**Short exercise**
Take the material and output all of it exactly.

**Supplied data**
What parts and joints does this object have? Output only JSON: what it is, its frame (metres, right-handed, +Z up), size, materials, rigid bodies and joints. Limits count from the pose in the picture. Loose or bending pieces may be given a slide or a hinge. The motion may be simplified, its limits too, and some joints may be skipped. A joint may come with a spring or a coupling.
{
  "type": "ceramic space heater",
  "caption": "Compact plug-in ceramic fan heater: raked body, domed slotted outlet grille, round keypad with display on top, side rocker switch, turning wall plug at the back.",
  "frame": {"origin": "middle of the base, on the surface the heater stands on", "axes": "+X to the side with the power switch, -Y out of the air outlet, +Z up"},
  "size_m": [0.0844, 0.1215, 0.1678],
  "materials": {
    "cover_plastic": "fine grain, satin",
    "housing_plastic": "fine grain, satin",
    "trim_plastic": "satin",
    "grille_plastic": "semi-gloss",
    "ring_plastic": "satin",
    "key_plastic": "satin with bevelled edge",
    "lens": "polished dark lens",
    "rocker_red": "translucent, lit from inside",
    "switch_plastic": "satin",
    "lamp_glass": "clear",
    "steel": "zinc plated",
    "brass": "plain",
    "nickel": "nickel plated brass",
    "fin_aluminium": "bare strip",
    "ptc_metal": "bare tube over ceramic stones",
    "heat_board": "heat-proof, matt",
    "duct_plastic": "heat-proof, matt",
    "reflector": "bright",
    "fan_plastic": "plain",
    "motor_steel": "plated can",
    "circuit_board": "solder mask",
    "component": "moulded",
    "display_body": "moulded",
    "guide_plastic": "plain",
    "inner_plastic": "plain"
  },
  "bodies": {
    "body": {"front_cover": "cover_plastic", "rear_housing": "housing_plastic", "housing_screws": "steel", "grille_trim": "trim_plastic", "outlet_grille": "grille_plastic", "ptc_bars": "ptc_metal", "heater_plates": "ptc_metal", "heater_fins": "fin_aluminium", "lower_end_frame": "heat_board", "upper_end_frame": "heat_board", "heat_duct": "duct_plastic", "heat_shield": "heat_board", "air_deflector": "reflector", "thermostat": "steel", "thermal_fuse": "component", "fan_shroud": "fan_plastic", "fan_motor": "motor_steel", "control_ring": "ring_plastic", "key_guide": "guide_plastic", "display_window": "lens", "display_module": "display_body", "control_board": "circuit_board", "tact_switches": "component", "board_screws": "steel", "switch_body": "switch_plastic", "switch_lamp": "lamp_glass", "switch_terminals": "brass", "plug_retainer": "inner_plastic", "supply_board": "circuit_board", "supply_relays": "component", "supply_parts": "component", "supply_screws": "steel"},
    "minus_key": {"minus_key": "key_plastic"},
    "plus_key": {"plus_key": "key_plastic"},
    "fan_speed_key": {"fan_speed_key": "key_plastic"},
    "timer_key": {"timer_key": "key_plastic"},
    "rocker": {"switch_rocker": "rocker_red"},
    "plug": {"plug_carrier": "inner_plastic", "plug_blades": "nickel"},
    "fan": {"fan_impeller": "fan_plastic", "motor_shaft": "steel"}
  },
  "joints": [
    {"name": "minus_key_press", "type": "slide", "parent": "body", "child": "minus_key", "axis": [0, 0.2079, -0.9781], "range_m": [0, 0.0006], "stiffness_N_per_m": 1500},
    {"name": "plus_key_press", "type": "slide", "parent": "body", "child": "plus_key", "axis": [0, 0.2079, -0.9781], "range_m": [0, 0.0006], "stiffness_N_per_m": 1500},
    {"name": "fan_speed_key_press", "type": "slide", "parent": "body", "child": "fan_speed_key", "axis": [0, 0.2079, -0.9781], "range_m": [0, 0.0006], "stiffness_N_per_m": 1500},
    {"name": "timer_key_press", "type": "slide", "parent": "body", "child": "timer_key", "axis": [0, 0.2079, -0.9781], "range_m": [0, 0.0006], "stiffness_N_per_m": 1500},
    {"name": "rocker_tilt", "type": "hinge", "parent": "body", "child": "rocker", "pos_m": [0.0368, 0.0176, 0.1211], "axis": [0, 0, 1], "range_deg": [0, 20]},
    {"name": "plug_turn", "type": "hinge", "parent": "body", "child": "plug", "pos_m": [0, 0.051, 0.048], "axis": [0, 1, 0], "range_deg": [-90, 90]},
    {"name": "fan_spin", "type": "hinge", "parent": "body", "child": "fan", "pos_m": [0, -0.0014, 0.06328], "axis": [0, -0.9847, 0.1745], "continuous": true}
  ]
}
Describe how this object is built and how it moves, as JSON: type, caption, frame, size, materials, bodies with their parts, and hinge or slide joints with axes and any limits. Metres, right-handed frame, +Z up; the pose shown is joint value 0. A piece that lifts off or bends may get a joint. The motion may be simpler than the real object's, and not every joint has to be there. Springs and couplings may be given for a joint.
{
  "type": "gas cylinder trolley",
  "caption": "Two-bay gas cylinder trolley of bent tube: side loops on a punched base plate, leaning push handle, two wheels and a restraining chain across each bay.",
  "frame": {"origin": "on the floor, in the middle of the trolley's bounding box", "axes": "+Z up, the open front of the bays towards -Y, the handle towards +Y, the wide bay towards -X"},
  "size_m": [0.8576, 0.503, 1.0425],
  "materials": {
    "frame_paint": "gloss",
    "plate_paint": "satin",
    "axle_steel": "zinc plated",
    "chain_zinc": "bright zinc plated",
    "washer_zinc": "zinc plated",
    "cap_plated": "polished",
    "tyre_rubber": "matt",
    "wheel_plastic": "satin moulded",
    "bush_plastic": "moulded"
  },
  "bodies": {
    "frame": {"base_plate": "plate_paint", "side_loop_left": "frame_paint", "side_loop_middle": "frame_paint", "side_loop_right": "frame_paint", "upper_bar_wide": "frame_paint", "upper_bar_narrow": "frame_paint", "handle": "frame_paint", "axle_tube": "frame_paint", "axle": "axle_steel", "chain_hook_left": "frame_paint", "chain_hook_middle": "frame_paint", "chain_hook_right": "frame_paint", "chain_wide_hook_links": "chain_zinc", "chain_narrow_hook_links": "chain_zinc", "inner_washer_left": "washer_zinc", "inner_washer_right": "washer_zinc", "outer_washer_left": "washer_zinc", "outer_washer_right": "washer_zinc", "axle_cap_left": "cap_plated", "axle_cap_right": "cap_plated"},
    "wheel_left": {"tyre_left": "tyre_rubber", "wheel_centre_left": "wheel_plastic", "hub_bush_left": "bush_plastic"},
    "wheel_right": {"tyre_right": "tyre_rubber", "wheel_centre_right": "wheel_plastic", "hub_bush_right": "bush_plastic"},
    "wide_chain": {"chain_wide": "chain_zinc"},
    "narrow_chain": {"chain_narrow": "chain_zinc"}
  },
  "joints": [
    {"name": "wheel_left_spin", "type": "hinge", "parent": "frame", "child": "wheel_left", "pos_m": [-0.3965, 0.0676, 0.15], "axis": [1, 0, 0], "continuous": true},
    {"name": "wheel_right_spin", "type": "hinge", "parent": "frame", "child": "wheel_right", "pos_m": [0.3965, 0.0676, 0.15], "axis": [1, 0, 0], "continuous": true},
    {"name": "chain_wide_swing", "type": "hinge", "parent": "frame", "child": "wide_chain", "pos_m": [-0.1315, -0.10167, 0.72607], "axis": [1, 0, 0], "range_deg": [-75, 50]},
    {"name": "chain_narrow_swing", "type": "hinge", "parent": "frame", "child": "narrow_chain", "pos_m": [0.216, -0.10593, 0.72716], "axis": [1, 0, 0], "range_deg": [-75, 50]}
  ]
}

**Solution to the problem**
What parts and joints does this object have? Output only JSON: what it is, its frame (metres, right-handed, +Z up), size, materials, rigid bodies and joints. Limits count from the pose in the picture. Loose or bending pieces may be given a slide or a hinge. The motion may be simplified, its limits too, and some joints may be skipped. A joint may come with a spring or a coupling.
{
  "type": "ceramic space heater",
  "caption": "Compact plug-in ceramic fan heater: raked body, domed slotted outlet grille, round keypad with display on top, side rocker switch, turning wall plug at the back.",
  "frame": {"origin": "middle of the base, on the surface the heater stands on", "axes": "+X to the side with the power switch, -Y out of the air outlet, +Z up"},
  "size_m": [0.0844, 0.1215, 0.1678],
  "materials": {
    "cover_plastic": "fine grain, satin",
    "housing_plastic": "fine grain, satin",
    "trim_plastic": "satin",
    "grille_plastic": "semi-gloss",
    "ring_plastic": "satin",
    "key_plastic": "satin with bevelled edge",
    "lens": "polished dark lens",
    "rocker_red": "translucent, lit from inside",
    "switch_plastic": "satin",
    "lamp_glass": "clear",
    "steel": "zinc plated",
    "brass": "plain",
    "nickel": "nickel plated brass",
    "fin_aluminium": "bare strip",
    "ptc_metal": "bare tube over ceramic stones",
    "heat_board": "heat-proof, matt",
    "duct_plastic": "heat-proof, matt",
    "reflector": "bright",
    "fan_plastic": "plain",
    "motor_steel": "plated can",
    "circuit_board": "solder mask",
    "component": "moulded",
    "display_body": "moulded",
    "guide_plastic": "plain",
    "inner_plastic": "plain"
  },
  "bodies": {
    "body": {"front_cover": "cover_plastic", "rear_housing": "housing_plastic", "housing_screws": "steel", "grille_trim": "trim_plastic", "outlet_grille": "grille_plastic", "ptc_bars": "ptc_metal", "heater_plates": "ptc_metal", "heater_fins": "fin_aluminium", "lower_end_frame": "heat_board", "upper_end_frame": "heat_board", "heat_duct": "duct_plastic", "heat_shield": "heat_board", "air_deflector": "reflector", "thermostat": "steel", "thermal_fuse": "component", "fan_shroud": "fan_plastic", "fan_motor": "motor_steel", "control_ring": "ring_plastic", "key_guide": "guide_plastic", "display_window": "lens", "display_module": "display_body", "control_board": "circuit_board", "tact_switches": "component", "board_screws": "steel", "switch_body": "switch_plastic", "switch_lamp": "lamp_glass", "switch_terminals": "brass", "plug_retainer": "inner_plastic", "supply_board": "circuit_board", "supply_relays": "component", "supply_parts": "component", "supply_screws": "steel"},
    "minus_key": {"minus_key": "key_plastic"},
    "plus_key": {"plus_key": "key_plastic"},
    "fan_speed_key": {"fan_speed_key": "key_plastic"},
    "timer_key": {"timer_key": "key_plastic"},
    "rocker": {"switch_rocker": "rocker_red"},
    "plug": {"plug_carrier": "inner_plastic", "plug_blades": "nickel"},
    "fan": {"fan_impeller": "fan_plastic", "motor_shaft": "steel"}
  },
  "joints": [
    {"name": "minus_key_press", "type": "slide", "parent": "body", "child": "minus_key", "axis": [0, 0.2079, -0.9781], "range_m": [0, 0.0006], "stiffness_N_per_m": 1500},
    {"name": "plus_key_press", "type": "slide", "parent": "body", "child": "plus_key", "axis": [0, 0.2079, -0.9781], "range_m": [0, 0.0006], "stiffness_N_per_m": 1500},
    {"name": "fan_speed_key_press", "type": "slide", "parent": "body", "child": "fan_speed_key", "axis": [0, 0.2079, -0.9781], "range_m": [0, 0.0006], "stiffness_N_per_m": 1500},
    {"name": "timer_key_press", "type": "slide", "parent": "body", "child": "timer_key", "axis": [0, 0.2079, -0.9781], "range_m": [0, 0.0006], "stiffness_N_per_m": 1500},
    {"name": "rocker_tilt", "type": "hinge", "parent": "body", "child": "rocker", "pos_m": [0.0368, 0.0176, 0.1211], "axis": [0, 0, 1], "range_deg": [0, 20]},
    {"name": "plug_turn", "type": "hinge", "parent": "body", "child": "plug", "pos_m": [0, 0.051, 0.048], "axis": [0, 1, 0], "range_deg": [-90, 90]},
    {"name": "fan_spin", "type": "hinge", "parent": "body", "child": "fan", "pos_m": [0, -0.0014, 0.06328], "axis": [0, -0.9847, 0.1745], "continuous": true}
  ]
}
Describe how this object is built and how it moves, as JSON: type, caption, frame, size, materials, bodies with their parts, and hinge or slide joints with axes and any limits. Metres, right-handed frame, +Z up; the pose shown is joint value 0. A piece that lifts off or bends may get a joint. The motion may be simpler than the real object's, and not every joint has to be there. Springs and couplings may be given for a joint.
{
  "type": "gas cylinder trolley",
  "caption": "Two-bay gas cylinder trolley of bent tube: side loops on a punched base plate, leaning push handle, two wheels and a restraining chain across each bay.",
  "frame": {"origin": "on the floor, in the middle of the trolley's bounding box", "axes": "+Z up, the open front of the bays towards -Y, the handle towards +Y, the wide bay towards -X"},
  "size_m": [0.8576, 0.503, 1.0425],
  "materials": {
    "frame_paint": "gloss",
    "plate_paint": "satin",
    "axle_steel": "zinc plated",
    "chain_zinc": "bright zinc plated",
    "washer_zinc": "zinc plated",
    "cap_plated": "polished",
    "tyre_rubber": "matt",
    "wheel_plastic": "satin moulded",
    "bush_plastic": "moulded"
  },
  "bodies": {
    "frame": {"base_plate": "plate_paint", "side_loop_left": "frame_paint", "side_loop_middle": "frame_paint", "side_loop_right": "frame_paint", "upper_bar_wide": "frame_paint", "upper_bar_narrow": "frame_paint", "handle": "frame_paint", "axle_tube": "frame_paint", "axle": "axle_steel", "chain_hook_left": "frame_paint", "chain_hook_middle": "frame_paint", "chain_hook_right": "frame_paint", "chain_wide_hook_links": "chain_zinc", "chain_narrow_hook_links": "chain_zinc", "inner_washer_left": "washer_zinc", "inner_washer_right": "washer_zinc", "outer_washer_left": "washer_zinc", "outer_washer_right": "washer_zinc", "axle_cap_left": "cap_plated", "axle_cap_right": "cap_plated"},
    "wheel_left": {"tyre_left": "tyre_rubber", "wheel_centre_left": "wheel_plastic", "hub_bush_left": "bush_plastic"},
    "wheel_right": {"tyre_right": "tyre_rubber", "wheel_centre_right": "wheel_plastic", "hub_bush_right": "bush_plastic"},
    "wide_chain": {"chain_wide": "chain_zinc"},
    "narrow_chain": {"chain_narrow": "chain_zinc"}
  },
  "joints": [
    {"name": "wheel_left_spin", "type": "hinge", "parent": "frame", "child": "wheel_left", "pos_m": [-0.3965, 0.0676, 0.15], "axis": [1, 0, 0], "continuous": true},
    {"name": "wheel_right_spin", "type": "hinge", "parent": "frame", "child": "wheel_right", "pos_m": [0.3965, 0.0676, 0.15], "axis": [1, 0, 0], "continuous": true},
    {"name": "chain_wide_swing", "type": "hinge", "parent": "frame", "child": "wide_chain", "pos_m": [-0.1315, -0.10167, 0.72607], "axis": [1, 0, 0], "range_deg": [-75, 50]},
    {"name": "chain_narrow_swing", "type": "hinge", "parent": "frame", "child": "narrow_chain", "pos_m": [0.216, -0.10593, 0.72716], "axis": [1, 0, 0], "range_deg": [-75, 50]}
  ]
}